By BJP, for BJP, of BJP (Sorry, Nitish)
An unspoken, though strong, message has gone out to the BJP's allies from today's reshuffle of the Narendra Modi government: be content with what you have, at the moment there aren't even crumbs to spare for you. NDA constituents, including Bihar chief minister Nitish Kumar's JDU, a high-value returnee to the fold, were given a cold go-by in the constitution of the Modi team.
- Published 4.09.17
New Delhi, Sept. 3: An unspoken, though strong, message has gone out to the BJP's allies from today's reshuffle of the Narendra Modi government: be content with what you have, at the moment there aren't even crumbs to spare for you. NDA constituents, including Bihar chief minister Nitish Kumar's JDU, a high-value returnee to the fold, were given a cold go-by in the constitution of the Modi team.
This could mean two inter-linked things - Modi and BJP boss Amit Shah are pushing on with achieving saturation political imprint for the party and do not mind if that happens at the expense or annoyance of allies, old and new.
The Modi-Shah team redefined the NDA terms of exchange from the very start, forsaking the accommodative-consultative air of the Atal Bihari Vajpayee era to turn domineering big brothers. It has now built up a reputation for routinely snubbing ally concerns, even on occasion bullying them.
The Shiv Sena, a vintage, though see-saw, partner of the BJP was quick to carp. "This was not an NDA reshuffle, nor was the last one," said Sena leader Sanjay Raut, clearly displeased that his party had been accorded no notice. "This was entirely for the BJP."
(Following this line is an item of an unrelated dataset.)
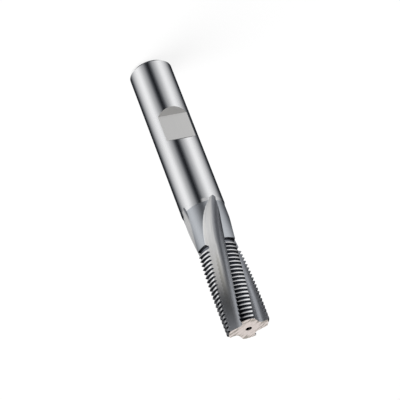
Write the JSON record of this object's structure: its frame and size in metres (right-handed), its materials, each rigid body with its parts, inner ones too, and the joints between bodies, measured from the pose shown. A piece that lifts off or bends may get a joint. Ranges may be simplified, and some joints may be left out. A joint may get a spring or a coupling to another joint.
{
  "type": "thread mill",
  "caption": "Solid carbide thread mill with helical flutes, annular ring teeth, a plain neck and a cylindrical shank with a side clamping flat.",
  "frame": {"origin": "centre of the shank's end face, on the tool's axis", "axes": "+Z along the tool's axis from the shank end to the cutting tip, -Y is the outward normal of the clamping flat"},
  "size_m": [0.012, 0.012, 0.084],
  "materials": {
    "carbide": "ground and polished"
  },
  "bodies": {
    "root": {"thread_mill": "carbide"}
  },
  "joints": []
}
But the one who felt the shove hard was Nitish, who has come to consider himself a trophy acquisition for the NDA with his stunning turncoat act in late July. Nitish kept a brave face on being summarily ignored, saying his party didn't expect any berths because there had been no discussions on the matter.
That may well be true, but it's equally true that Nitish had been expecting a call from New Delhi in the run-up to the reshuffle and was disappointed that none came. "There is disappointment, of course," said a senior JDU leader from Patna. "We were not taken by surprise this morning, what surprised us was that neither the Prime Minister nor the BJP president chose even to consult us on the reshuffle."
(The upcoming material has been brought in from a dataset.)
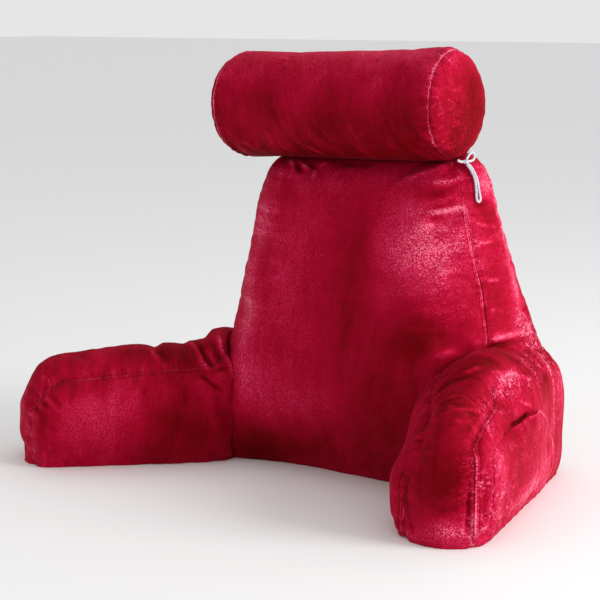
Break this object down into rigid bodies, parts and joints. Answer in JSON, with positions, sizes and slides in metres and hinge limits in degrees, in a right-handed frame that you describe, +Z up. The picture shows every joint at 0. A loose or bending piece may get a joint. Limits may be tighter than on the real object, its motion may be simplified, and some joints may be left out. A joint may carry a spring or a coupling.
{
  "type": "reading pillow with arms",
  "caption": "Plush reading backrest: a filled wedge with two soft bent arms, a round neck roll tied on its top, and a flat side pocket.",
  "frame": {"origin": "on the floor plane, in the flat base of the backrest, midway between the backrest's two sides at the base", "axes": "+Z up, -Y the way the sitter faces and the arms reach, +X on the right of a person who looks at the front"},
  "size_m": [0.8349, 0.4873, 0.644],
  "materials": {
    "red_plush": "short crimson velvet pile, soft sheen",
    "white_cord": "braided white elastic"
  },
  "bodies": {
    "root": {"backrest": "red_plush", "arm_right": "red_plush", "arm_left": "red_plush", "neck_roll": "red_plush", "arm_pocket": "red_plush", "tie_right_knot": "white_cord", "tie_right_hanging": "white_cord", "tie_right_bow": "white_cord", "tie_left_knot": "white_cord", "tie_left_hanging": "white_cord", "tie_left_bow": "white_cord"}
  },
  "joints": []
}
JDU circles have been excitedly abuzz these past weeks over regaining ministerial berths at the Centre. They were certain that one, if not two, JDU MPs would be picked for government. With Sharad Yadav in rebellion over Nitish's decision to sever ties with Lalu Prasad's RJD and return to the NDA, it was clear who the party was backing to enter the Modi government - close Nitish aide and newly appointed leader of the JDU in the Rajya Sabha, R.C.P. Singh.
When Nitish came to Delhi and formally joined the NDA after a meeting with Shah last month, most assumed the JDU would be taken into government to seal the arrangement. But as he awaited the call that never came, the Nitish camp was taken by a sinking feeling - could it be there was no reward for them in the Modi-Shah scheme? It has been known to Nitish a few days now that there clearly wasn't.
JDU circles are hopeful yet that representatives will be inducted "at another date soon", but the immediate perception damage has been done. Ignored in the reshuffle, Nitish has opened himself to taunts. It seemed to please RJD leader Lalu Prasad that Nitish had been overlooked for the Rashtrapati Bhavan ceremony. "He (Nitish) was not even given an invitation for the swearing-in," Lalu mocked, "One who betrays his own people will not be taken in by others."
A top Lalu Prasad aide told The Telegraph: "This also tells us that Nitish Kumar has no bargaining powers with Modi or Amit Shah, he has been shown his place, he has reduced himself, everybody can see that."
The snub to Nitish may have gone beyond just the denial of a place in the Modi government. The inclusion of Buxar BJP MP Ashwini Choubey and his Lok Sabha colleague from neighbouring Ara, R.K. Singh, could well be a sneer at him.
Singh is the one who, as IAS officer, arrested L.K. Advani and aborted the "Ram Rath Yatra" at Samastipur in 1990. Later, he steered close to Nitish and spearheaded the revival of road and bridge construction in Bihar post 2005.
Upon retirement, Singh briefly joined Nitish's office and was tipped to become Bihar's uber-bureaucrat. But he suddenly jumped ship and vanished from Nitish's office to pop up as the BJP candidate from Ara.
Chowbey, a minister in the Nitish government from 2005 to 2013, was, like Giriraj Singh, another Union minister from Bihar, a bitter critic of Nitish. It was well known that through the years during which Nitish remained outspokenly opposed to Modi, Chowbey was a Modi groupie. He is also a known factional opponent and baiter of party mate and former deputy chief minister Sushil Modi.
Nitish will be displeased the JDU has been bypassed; that Chowbey and Singh have been inducted from Bihar, instead, will rankle him.